Start MATERIAL SHOWN

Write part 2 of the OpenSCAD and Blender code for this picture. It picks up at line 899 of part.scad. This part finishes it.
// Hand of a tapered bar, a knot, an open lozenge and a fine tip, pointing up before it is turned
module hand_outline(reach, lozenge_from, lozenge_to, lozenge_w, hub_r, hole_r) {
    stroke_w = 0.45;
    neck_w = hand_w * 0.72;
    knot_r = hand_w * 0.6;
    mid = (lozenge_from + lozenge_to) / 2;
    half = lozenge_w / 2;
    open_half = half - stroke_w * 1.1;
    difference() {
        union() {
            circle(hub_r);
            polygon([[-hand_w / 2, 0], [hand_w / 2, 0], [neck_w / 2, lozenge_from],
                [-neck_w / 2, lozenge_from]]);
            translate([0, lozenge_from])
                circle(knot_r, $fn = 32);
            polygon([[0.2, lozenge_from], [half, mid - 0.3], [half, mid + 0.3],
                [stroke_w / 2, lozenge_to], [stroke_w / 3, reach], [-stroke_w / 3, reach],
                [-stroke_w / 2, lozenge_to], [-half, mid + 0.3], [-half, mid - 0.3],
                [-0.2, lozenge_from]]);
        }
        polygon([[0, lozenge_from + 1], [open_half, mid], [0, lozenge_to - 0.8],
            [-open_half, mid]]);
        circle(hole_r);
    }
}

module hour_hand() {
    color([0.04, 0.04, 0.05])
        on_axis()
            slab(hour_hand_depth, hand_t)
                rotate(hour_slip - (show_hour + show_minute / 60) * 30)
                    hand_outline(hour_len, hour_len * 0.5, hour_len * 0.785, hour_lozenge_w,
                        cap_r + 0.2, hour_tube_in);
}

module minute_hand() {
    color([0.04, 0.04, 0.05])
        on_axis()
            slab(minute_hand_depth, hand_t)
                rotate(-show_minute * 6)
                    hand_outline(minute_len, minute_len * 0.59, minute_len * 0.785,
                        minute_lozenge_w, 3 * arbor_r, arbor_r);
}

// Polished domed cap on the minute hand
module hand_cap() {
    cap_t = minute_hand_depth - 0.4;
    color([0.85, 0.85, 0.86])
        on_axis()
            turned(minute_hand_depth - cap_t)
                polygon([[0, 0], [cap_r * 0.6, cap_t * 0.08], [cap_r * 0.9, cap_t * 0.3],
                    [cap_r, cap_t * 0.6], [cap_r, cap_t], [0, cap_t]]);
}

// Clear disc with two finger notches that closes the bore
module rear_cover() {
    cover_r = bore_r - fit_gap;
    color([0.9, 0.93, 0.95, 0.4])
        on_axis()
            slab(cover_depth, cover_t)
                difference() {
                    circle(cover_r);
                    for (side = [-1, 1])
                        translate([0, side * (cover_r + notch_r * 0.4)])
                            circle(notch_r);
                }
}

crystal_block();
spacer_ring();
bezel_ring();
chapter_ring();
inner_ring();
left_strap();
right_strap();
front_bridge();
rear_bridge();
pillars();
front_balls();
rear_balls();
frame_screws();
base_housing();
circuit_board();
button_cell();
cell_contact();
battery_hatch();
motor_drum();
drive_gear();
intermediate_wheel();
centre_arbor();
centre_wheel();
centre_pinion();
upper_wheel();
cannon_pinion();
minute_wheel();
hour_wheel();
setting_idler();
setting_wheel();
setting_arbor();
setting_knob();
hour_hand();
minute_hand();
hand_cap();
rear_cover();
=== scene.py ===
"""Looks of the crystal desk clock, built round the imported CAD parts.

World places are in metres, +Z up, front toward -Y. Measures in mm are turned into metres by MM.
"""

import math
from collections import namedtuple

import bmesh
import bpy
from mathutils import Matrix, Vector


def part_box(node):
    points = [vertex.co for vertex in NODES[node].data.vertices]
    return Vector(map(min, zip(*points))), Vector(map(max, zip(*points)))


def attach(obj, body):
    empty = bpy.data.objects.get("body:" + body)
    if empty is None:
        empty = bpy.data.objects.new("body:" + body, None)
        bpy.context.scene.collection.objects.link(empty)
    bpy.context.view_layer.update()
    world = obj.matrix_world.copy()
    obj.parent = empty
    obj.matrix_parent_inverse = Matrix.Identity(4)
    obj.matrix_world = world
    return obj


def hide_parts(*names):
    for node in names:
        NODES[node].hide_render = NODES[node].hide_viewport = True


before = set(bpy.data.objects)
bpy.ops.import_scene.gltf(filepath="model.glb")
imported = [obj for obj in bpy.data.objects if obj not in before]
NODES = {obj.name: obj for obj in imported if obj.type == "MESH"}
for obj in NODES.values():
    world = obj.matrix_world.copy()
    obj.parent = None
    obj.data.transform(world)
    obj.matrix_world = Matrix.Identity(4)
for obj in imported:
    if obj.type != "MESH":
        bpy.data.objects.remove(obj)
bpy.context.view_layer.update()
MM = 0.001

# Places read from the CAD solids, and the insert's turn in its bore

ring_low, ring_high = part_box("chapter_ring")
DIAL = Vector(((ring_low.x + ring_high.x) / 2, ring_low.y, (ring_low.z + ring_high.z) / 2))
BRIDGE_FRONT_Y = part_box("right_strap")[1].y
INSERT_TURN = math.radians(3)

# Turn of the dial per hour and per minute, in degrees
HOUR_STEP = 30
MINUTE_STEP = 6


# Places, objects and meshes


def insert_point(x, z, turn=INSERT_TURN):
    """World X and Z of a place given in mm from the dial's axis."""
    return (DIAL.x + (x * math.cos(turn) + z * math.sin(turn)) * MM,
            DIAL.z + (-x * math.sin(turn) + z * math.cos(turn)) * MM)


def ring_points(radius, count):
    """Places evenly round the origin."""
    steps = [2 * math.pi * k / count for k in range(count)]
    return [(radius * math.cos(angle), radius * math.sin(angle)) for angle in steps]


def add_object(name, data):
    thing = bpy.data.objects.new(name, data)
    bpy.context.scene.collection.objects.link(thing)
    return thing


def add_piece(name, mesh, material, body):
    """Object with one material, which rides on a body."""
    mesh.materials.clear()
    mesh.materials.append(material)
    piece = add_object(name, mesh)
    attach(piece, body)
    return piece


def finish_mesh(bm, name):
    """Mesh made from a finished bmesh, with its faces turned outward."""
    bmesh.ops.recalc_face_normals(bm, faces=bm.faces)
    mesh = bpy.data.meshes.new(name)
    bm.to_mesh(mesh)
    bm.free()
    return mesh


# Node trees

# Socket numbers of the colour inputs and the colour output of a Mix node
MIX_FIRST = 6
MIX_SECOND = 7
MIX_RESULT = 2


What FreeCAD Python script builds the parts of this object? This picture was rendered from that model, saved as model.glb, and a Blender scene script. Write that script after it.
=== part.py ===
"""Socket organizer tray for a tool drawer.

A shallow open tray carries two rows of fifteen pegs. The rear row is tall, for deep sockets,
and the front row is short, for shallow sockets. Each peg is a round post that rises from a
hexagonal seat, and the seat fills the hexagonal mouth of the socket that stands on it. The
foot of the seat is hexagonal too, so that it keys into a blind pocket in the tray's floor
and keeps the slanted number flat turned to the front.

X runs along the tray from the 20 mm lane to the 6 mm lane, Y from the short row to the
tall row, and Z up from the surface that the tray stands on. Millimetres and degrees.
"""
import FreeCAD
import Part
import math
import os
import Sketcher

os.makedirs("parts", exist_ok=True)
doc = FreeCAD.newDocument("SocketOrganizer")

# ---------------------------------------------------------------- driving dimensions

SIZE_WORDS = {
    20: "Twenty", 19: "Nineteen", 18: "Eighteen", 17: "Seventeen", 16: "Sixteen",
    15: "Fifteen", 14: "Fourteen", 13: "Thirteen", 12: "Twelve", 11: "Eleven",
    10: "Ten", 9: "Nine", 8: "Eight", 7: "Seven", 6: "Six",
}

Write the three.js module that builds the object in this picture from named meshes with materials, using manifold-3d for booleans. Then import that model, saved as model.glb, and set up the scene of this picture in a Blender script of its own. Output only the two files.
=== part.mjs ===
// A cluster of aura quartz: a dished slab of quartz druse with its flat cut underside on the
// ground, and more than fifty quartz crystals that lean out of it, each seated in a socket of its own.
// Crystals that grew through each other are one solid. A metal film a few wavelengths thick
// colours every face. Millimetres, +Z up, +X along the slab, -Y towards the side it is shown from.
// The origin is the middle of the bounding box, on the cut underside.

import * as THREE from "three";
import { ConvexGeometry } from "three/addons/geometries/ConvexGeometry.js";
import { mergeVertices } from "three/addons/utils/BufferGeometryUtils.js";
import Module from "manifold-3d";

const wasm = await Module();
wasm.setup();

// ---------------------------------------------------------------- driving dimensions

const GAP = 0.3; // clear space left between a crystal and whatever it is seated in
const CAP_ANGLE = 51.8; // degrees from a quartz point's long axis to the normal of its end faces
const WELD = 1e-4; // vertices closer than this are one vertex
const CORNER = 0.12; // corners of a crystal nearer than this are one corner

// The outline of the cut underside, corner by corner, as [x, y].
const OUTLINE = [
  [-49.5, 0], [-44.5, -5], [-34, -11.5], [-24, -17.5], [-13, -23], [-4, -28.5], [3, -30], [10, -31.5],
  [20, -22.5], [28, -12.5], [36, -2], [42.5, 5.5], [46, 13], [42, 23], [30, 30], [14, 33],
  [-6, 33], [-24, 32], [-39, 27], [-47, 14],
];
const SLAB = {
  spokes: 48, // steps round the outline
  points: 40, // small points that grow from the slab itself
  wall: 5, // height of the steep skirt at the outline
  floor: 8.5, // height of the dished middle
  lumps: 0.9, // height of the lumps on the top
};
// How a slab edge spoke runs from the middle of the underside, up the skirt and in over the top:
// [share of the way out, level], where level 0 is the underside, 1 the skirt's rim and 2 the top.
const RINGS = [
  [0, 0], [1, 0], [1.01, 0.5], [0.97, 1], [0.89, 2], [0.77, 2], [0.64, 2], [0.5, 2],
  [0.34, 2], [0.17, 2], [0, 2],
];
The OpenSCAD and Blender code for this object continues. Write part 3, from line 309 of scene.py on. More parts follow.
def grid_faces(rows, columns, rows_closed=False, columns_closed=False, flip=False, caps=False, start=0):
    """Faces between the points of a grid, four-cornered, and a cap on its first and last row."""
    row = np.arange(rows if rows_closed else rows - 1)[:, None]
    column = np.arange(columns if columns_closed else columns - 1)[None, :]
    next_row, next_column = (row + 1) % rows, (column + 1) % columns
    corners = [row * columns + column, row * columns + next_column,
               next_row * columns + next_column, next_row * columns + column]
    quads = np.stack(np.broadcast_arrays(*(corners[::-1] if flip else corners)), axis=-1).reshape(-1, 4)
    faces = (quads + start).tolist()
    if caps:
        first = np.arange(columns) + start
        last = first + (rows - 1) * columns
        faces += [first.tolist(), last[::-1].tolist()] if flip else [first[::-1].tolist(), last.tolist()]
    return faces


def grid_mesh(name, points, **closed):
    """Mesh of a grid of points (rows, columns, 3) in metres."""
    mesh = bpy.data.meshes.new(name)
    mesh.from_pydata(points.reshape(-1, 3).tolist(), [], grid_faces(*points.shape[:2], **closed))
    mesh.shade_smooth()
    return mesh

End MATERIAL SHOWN

▶ _GIVEN EXERCISE_
Extract, from the listing above, every line where the string "update" occurs.

▶ _SOLUTION_
    bpy.context.view_layer.update()
bpy.context.view_layer.update()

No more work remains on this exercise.